Problem requirements:
Write out the lines from the top of the material through the line with "const canopyTenon = CANOPY_BAR", exactly and with nothing added.

___

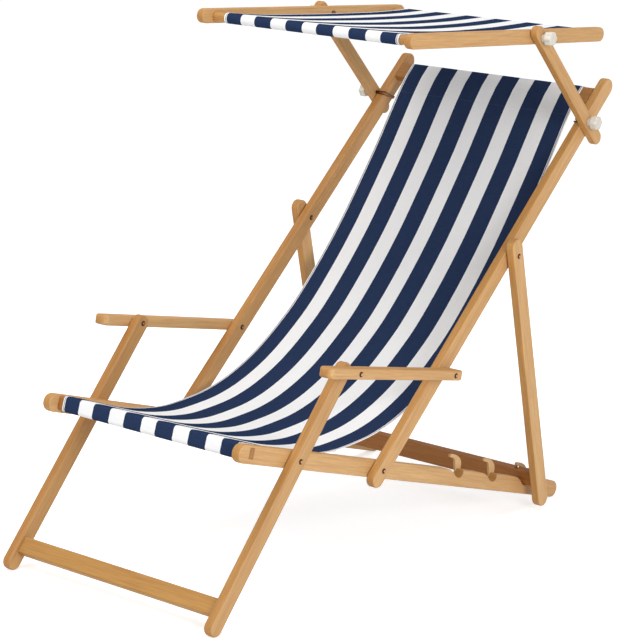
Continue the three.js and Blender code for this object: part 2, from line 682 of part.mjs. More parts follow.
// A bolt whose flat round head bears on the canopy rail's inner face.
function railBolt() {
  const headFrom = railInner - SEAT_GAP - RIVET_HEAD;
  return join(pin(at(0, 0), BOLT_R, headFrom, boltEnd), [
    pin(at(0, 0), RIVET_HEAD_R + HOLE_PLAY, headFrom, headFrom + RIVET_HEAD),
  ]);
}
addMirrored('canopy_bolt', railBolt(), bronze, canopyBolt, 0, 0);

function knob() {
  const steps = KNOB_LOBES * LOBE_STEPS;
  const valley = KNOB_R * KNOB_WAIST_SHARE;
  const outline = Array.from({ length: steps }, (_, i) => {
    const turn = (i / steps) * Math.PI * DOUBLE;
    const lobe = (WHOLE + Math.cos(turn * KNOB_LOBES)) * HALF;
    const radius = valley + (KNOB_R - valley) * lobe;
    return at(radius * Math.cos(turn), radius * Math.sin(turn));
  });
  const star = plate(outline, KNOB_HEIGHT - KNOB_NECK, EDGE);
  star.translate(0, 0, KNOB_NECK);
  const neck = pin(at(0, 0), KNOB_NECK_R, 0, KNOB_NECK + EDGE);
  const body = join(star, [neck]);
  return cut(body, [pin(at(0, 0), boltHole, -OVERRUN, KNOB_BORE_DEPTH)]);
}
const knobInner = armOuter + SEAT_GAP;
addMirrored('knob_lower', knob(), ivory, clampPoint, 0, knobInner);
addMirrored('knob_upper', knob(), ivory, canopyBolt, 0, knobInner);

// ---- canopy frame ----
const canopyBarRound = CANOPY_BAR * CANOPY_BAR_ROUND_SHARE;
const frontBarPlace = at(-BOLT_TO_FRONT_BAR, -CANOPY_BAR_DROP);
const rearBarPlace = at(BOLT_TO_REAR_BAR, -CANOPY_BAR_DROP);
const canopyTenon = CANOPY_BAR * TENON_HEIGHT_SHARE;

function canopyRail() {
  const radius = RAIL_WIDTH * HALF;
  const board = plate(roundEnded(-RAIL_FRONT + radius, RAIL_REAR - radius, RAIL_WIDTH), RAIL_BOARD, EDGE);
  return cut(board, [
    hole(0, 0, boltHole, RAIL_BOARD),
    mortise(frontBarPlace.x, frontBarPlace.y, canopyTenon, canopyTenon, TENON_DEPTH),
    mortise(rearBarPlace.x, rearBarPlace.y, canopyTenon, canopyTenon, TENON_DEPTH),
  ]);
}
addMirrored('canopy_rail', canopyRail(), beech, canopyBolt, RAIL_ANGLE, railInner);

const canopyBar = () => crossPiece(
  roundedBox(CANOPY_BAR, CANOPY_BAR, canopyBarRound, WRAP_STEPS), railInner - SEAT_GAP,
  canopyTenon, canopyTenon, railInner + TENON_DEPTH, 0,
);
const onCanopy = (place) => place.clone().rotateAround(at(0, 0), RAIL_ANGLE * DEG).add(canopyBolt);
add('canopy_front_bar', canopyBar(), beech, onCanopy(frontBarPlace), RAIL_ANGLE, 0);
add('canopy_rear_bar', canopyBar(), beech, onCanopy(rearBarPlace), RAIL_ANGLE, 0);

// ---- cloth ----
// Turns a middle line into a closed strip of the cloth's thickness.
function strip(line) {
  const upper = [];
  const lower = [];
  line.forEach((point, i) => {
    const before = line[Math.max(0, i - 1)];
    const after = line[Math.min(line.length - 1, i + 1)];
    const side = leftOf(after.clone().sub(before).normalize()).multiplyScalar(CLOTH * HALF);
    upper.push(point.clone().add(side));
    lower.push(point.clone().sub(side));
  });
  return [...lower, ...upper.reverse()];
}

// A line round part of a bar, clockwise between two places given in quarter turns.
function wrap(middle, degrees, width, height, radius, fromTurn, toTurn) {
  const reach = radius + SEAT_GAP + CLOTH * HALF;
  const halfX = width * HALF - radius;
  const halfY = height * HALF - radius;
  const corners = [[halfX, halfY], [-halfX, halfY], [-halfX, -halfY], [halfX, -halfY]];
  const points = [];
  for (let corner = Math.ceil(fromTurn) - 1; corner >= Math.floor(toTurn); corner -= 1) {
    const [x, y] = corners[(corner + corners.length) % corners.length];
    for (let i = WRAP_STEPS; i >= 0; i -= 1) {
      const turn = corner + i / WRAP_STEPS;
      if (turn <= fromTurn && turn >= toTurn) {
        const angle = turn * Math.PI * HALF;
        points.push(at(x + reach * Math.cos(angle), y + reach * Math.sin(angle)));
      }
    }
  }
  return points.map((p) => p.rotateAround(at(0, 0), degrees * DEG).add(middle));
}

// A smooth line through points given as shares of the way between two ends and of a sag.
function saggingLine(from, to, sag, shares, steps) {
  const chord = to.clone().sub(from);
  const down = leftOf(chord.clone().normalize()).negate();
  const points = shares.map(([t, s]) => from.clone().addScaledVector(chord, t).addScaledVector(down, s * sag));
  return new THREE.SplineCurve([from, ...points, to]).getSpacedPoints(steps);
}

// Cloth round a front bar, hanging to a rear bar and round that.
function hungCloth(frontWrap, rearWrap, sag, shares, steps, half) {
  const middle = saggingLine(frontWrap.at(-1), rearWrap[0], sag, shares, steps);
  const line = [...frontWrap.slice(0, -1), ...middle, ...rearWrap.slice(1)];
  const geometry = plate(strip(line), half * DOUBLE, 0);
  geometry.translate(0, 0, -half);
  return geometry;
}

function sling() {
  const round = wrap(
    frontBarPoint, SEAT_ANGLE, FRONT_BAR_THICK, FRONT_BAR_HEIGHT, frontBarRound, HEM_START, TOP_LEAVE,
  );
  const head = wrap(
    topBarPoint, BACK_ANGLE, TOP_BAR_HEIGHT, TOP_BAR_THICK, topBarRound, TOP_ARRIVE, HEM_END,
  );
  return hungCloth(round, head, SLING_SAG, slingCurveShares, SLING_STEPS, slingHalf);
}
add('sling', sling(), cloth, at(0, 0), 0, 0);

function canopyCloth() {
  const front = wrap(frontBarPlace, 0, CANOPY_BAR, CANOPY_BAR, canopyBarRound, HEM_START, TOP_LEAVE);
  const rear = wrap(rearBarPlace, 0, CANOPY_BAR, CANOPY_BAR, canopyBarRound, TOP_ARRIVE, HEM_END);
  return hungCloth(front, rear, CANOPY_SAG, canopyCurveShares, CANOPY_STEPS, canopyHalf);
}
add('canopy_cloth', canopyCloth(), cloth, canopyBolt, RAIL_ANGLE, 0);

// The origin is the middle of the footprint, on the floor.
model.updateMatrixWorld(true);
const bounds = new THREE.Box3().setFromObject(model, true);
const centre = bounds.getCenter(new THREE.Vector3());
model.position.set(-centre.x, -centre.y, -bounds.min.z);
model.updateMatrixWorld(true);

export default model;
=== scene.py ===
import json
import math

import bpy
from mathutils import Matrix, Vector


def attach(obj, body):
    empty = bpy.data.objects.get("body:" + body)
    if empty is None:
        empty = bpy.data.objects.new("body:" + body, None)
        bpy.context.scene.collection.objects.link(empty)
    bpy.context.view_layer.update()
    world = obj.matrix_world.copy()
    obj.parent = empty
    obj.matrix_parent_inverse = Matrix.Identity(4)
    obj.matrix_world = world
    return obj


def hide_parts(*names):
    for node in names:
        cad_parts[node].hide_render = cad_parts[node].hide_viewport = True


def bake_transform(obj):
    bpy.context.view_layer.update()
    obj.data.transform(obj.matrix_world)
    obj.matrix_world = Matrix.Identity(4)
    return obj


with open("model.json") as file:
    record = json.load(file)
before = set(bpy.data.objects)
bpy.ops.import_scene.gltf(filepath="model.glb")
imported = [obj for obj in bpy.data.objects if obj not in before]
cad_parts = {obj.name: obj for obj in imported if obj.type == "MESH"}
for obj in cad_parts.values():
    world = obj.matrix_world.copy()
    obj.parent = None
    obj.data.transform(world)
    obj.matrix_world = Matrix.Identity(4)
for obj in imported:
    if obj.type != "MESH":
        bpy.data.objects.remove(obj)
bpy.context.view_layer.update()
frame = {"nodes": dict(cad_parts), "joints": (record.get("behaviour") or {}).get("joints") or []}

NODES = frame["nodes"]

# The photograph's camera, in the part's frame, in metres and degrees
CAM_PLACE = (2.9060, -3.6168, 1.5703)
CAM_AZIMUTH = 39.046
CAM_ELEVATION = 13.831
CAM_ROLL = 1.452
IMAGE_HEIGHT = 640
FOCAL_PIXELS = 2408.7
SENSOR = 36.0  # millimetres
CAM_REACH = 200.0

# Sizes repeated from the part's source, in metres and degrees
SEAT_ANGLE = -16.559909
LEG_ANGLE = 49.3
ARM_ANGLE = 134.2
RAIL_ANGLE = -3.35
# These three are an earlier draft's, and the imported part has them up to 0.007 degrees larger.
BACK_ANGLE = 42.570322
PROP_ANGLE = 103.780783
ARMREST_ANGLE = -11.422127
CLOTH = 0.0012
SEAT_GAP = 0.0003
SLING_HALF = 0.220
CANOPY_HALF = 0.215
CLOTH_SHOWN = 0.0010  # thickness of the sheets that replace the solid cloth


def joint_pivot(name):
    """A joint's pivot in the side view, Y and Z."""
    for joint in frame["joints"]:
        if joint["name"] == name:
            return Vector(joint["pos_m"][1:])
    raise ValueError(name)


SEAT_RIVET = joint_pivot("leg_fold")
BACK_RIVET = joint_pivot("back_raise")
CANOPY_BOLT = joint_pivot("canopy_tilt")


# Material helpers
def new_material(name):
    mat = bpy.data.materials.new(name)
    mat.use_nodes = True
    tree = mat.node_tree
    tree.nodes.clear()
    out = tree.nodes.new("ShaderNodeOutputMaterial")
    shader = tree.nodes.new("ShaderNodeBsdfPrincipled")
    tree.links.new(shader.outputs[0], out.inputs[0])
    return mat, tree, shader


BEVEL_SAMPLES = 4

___

Finished answer:
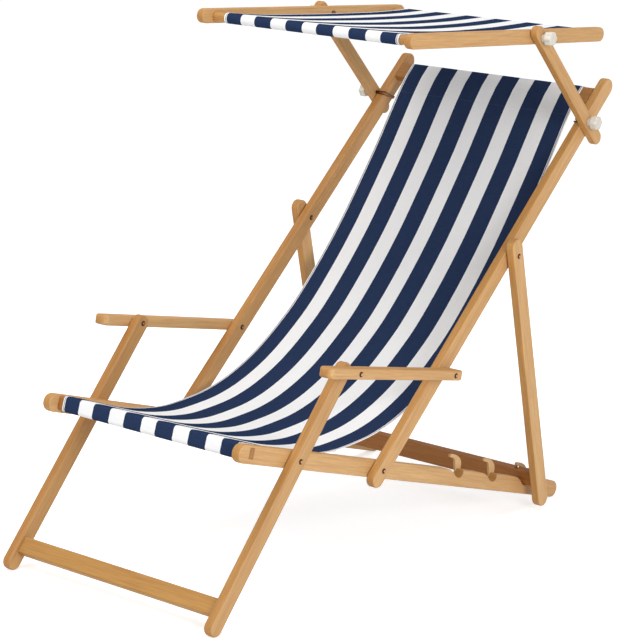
Continue the three.js and Blender code for this object: part 2, from line 682 of part.mjs. More parts follow.
// A bolt whose flat round head bears on the canopy rail's inner face.
function railBolt() {
  const headFrom = railInner - SEAT_GAP - RIVET_HEAD;
  return join(pin(at(0, 0), BOLT_R, headFrom, boltEnd), [
    pin(at(0, 0), RIVET_HEAD_R + HOLE_PLAY, headFrom, headFrom + RIVET_HEAD),
  ]);
}
addMirrored('canopy_bolt', railBolt(), bronze, canopyBolt, 0, 0);

function knob() {
  const steps = KNOB_LOBES * LOBE_STEPS;
  const valley = KNOB_R * KNOB_WAIST_SHARE;
  const outline = Array.from({ length: steps }, (_, i) => {
    const turn = (i / steps) * Math.PI * DOUBLE;
    const lobe = (WHOLE + Math.cos(turn * KNOB_LOBES)) * HALF;
    const radius = valley + (KNOB_R - valley) * lobe;
    return at(radius * Math.cos(turn), radius * Math.sin(turn));
  });
  const star = plate(outline, KNOB_HEIGHT - KNOB_NECK, EDGE);
  star.translate(0, 0, KNOB_NECK);
  const neck = pin(at(0, 0), KNOB_NECK_R, 0, KNOB_NECK + EDGE);
  const body = join(star, [neck]);
  return cut(body, [pin(at(0, 0), boltHole, -OVERRUN, KNOB_BORE_DEPTH)]);
}
const knobInner = armOuter + SEAT_GAP;
addMirrored('knob_lower', knob(), ivory, clampPoint, 0, knobInner);
addMirrored('knob_upper', knob(), ivory, canopyBolt, 0, knobInner);

// ---- canopy frame ----
const canopyBarRound = CANOPY_BAR * CANOPY_BAR_ROUND_SHARE;
const frontBarPlace = at(-BOLT_TO_FRONT_BAR, -CANOPY_BAR_DROP);
const rearBarPlace = at(BOLT_TO_REAR_BAR, -CANOPY_BAR_DROP);
const canopyTenon = CANOPY_BAR * TENON_HEIGHT_SHARE;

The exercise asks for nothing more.